What You Need To Know


  • The Key Food in Astoria is at risk of closing by October 2020.

  • The owner of the grocery store and the owner of the property haven’t been able to come to an agreement about a new lease for more than two years.

  • The family business that owns the grocery store says that during a pandemic is no time to close an essential business.

  • The property owner says it has struck a deal with Target and that they will be signing a lease soon.

"Key Food has been here many years,” said Debbie Ayyad, a longtime Key Food customer. “I grew up in Astoria. It’s a beautiful supermarket and we would like for Key Food to stay here.”

Man-Dell Food Stores have been trying to keep the grocery store in the same location for more than two years.

Company officials tell NY1 that, during those two years, they've been in talks with the landlord in the hopes of staying at the same location.

Man-Dell said it still hopes that Jenel Management will reconsider a plan to allow the supermarket's lease to end, demolish the building and then allow a big box store to take its place.

The arguments made by the grocery store have gained new momentum after the coronavirus swept across the city.

"Grocery store workers are considered essential employees. Can you imagine trying to wind down a store at this time? To close by October and lay off all of these people,” said Roseann Marabello-Rivera, the CEO of Man-Dell Food Stores, Inc.

The Astoria store employs about 100 hourly and salaried employees, many of them members of the United Food and Commercial Workers Union.

With the state's unemployment rate at 14.5%, workers fear what would happen if they are laid off.

“There is no way they would be able to place all the employees in the other stores that we own,” said Key Food Assistant Manager Albert Pelliccia.

Several elected officials have joined the fight to keep the Key Food in the neighborhood. The elected officials are citing COVID-19 as a reason to keep the grocery store in place.
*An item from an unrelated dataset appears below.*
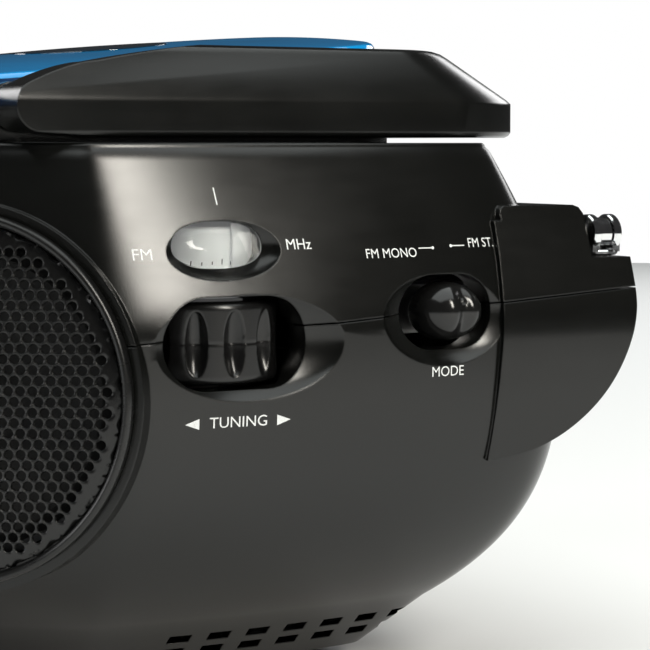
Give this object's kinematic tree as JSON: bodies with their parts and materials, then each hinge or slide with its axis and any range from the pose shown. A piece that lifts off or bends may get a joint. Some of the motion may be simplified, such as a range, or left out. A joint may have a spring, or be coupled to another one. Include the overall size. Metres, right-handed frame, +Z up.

They penned a letter to the property owner that said it was "sickening" to learn of the proposed closure "right in the middle of a global pandemic.”

The elected officials asked the owner to "at least offer Key Food a one-year lease extension to guarantee Astoria residents don’t go hungry as COVID-19 rages on.”

The CEO of Man-Dell Foods said the company is willing to make concessions, even if that means welcoming a competitor into the same building.

"We have no opposition to Target going in upstairs from us,” said Marabello-Rivera.

On Tuesday, a Target spokesperson confirmed that the company plans to open a new small-format store in Astoria in the coming years.

Jenel Management has written back to the local lawmakers who wrote them last week.

Their response said that they’ve never pursued eviction of the grocery store and don’t plan to.

It also said that after years of unsuccessful negotiations with the grocer, they finalized a new lease with a “major supermarket chain.”

They said that the lease has yet to be signed, amid the pandemic, but that they plan to do it soon.